Apache supports an option called FollowSymLinks
that allows remote users to follow symbolic links in the current directory simply by clicking on their hyperlinks. This has serious security implications because local users can inadvertently (or even maliciously) link to internal system files and thus "break the barrier," allowing remote users to jump over the virtual barrier that separates the Web space from the main file
system hierarchy. Do not enable the FollowSymLinks
option.
Apache supports Server Side Includes (SSI), a system that allows Webmasters to include on-the-fly information in HTML documents without actually writing CGI programs.

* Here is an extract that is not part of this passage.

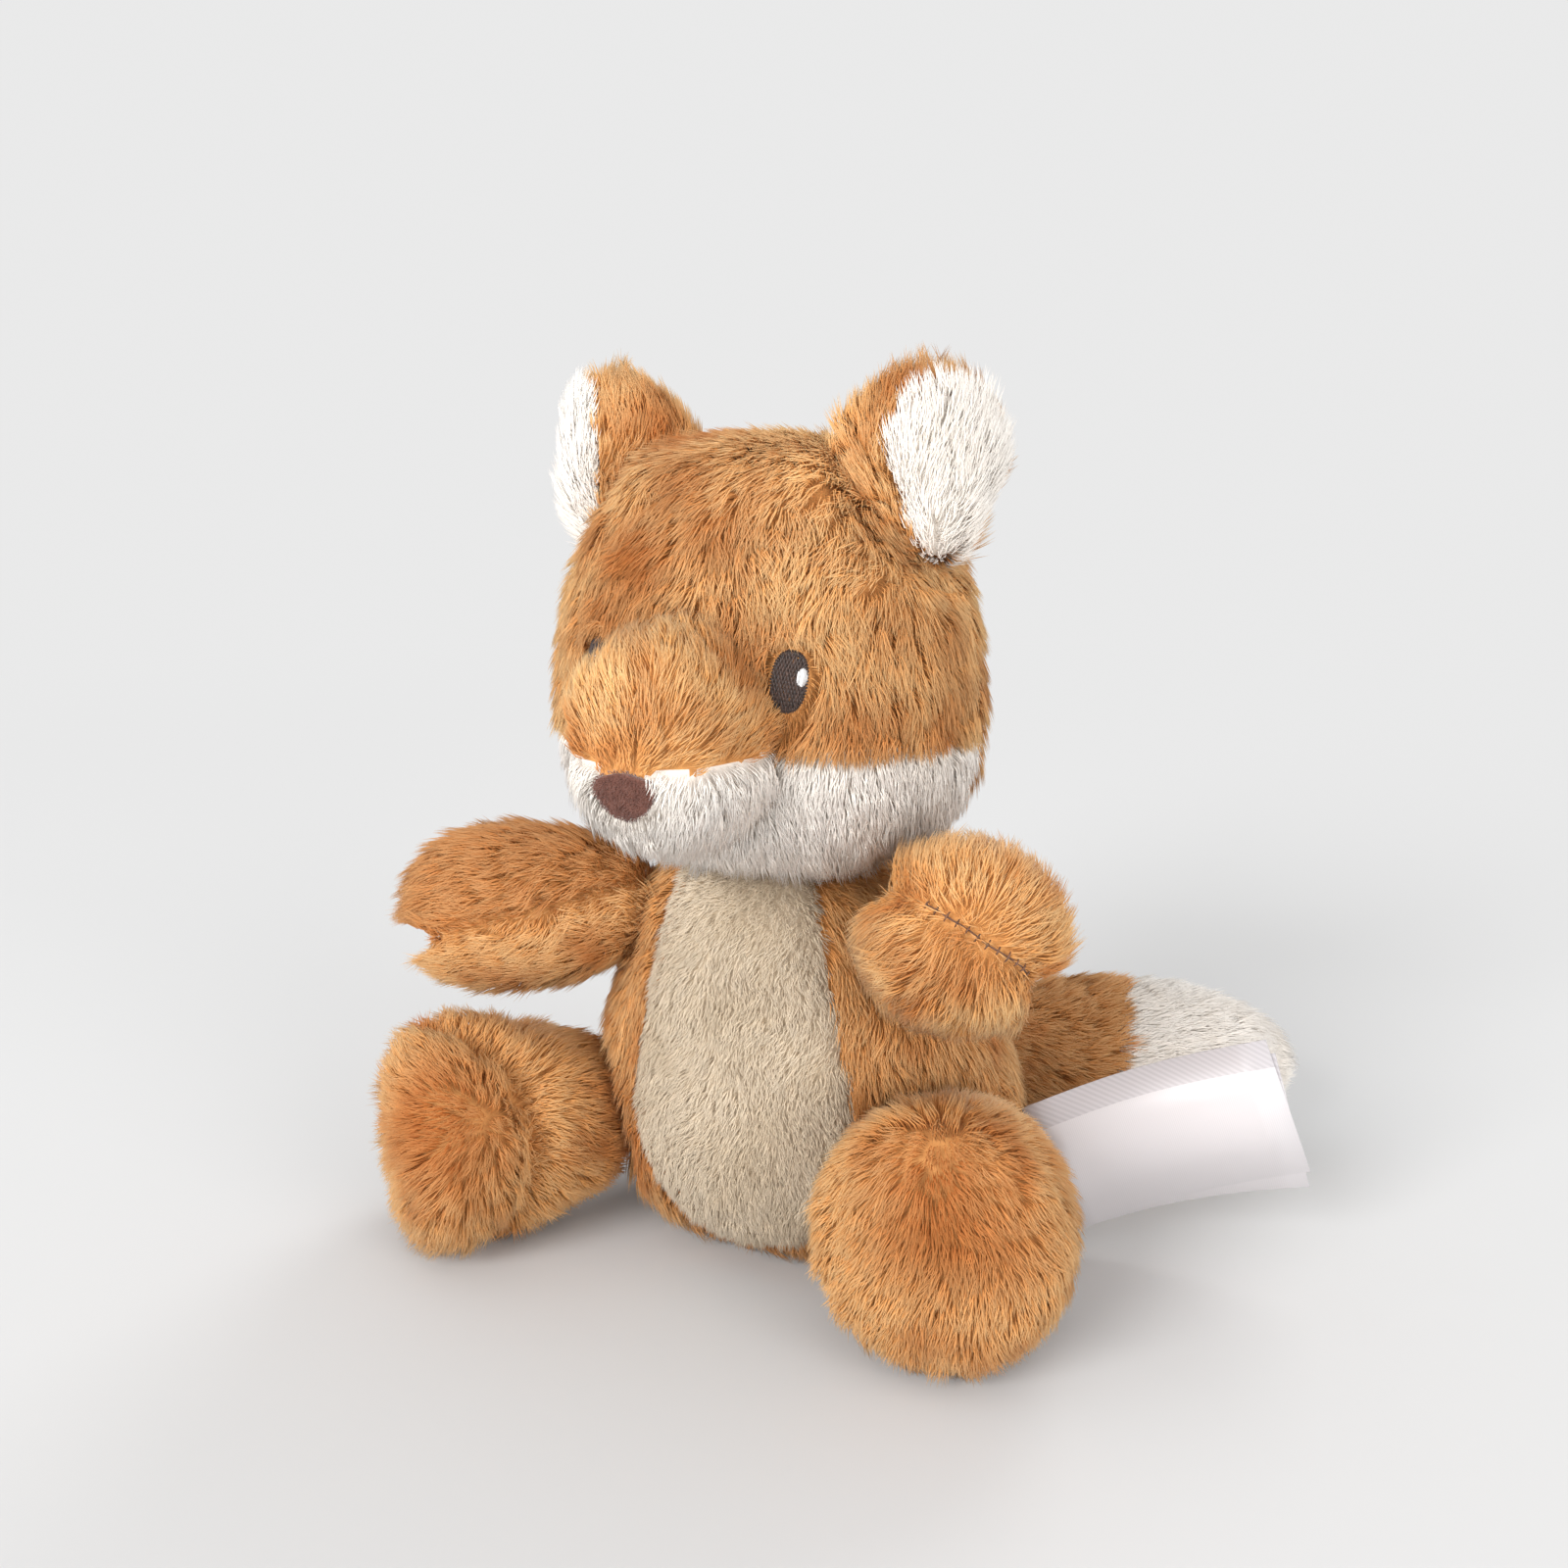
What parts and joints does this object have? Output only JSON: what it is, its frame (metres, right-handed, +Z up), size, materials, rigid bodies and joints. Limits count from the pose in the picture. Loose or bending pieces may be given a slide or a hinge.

SSI does this using HTML-based directives, which are commands that you can embed in HTML documents. When Web clients request such documents, the server parses and executes those commands.
Here's an example using the config timefmt
directive that reports the time and date:
<html> The current date and time is: <!--#config timefmt="%B %e %Y"--> </html>
When a Web browser calls this document, the server will capture the local host's date and time and then output the following:
The current date and time is: Monday, 14-Jun-99 11:47:37 PST
This is quite convenient and much easier than writing a Perl script (which might have to parse other data) to do the same:
#!/usr/local/bin/perl if ($ENV{'REQUEST_METHOD'} eq 'POST') { read(STDIN, $buffer, $ENV{'CONTENT_LENGTH'}); @pairs = split(/&/, $buffer); foreach $pair (@pairs) { ($name, $value) = split(/=/, $pair); $value =~ tr/+/ /; $value =~ s/%([a-fA-F0-9][a-fA-F0-9])/pack("C", hex($1))/eg; $value =~ tr/,/ /; $contents{$name} = $value; } } print "Content-type: text/html "; $mydate='/usr/bin/date'; print "<html>"; print "The current date and time is $mydate ";"; print "</html>";
Similarly, SSI allows you to cleanly include additional HTML documents in the final output. For example, suppose you have a Web page that reports daily hacker news, like the one in Figure 14.1.
The header and footer
are static, and it's really only the news that changes. Hence, you could create a special file for dynamic news, news.html
, and allow your reporters to add their stories to it as they receive them. Meanwhile, backstage, you might employ a script like this:
open(HEADER, "header.html"); while(<HEADER>) { print; } close(HEADER); open(NEWS, "news.html"); while(<NEWS>) { print; } close(NEWS); open(FOOTER, "footer.html"); while(<FOOTER>) { print; } close(FOOTER);
The script displays the header, the updated news file, and the footer in sequence. The end result is that you never have to edit or rewrite the header or footer, and all fresh edits to news.html
are always automatically displayed. But this seems like an awful lot of work, especially when you could just add this SSI directive to your home page source to
achieve precisely the same result:
<!--#include file="news.html"-->
Because SSIs are so convenient, you might be persuaded to enable them. I recommend that you don't because they can pose security risks. For example, the exec cmd
directive allows you to specify systems commands within your source, like this:
<!--#exec cmd=" ls –l /"--> (This would output a directory listing).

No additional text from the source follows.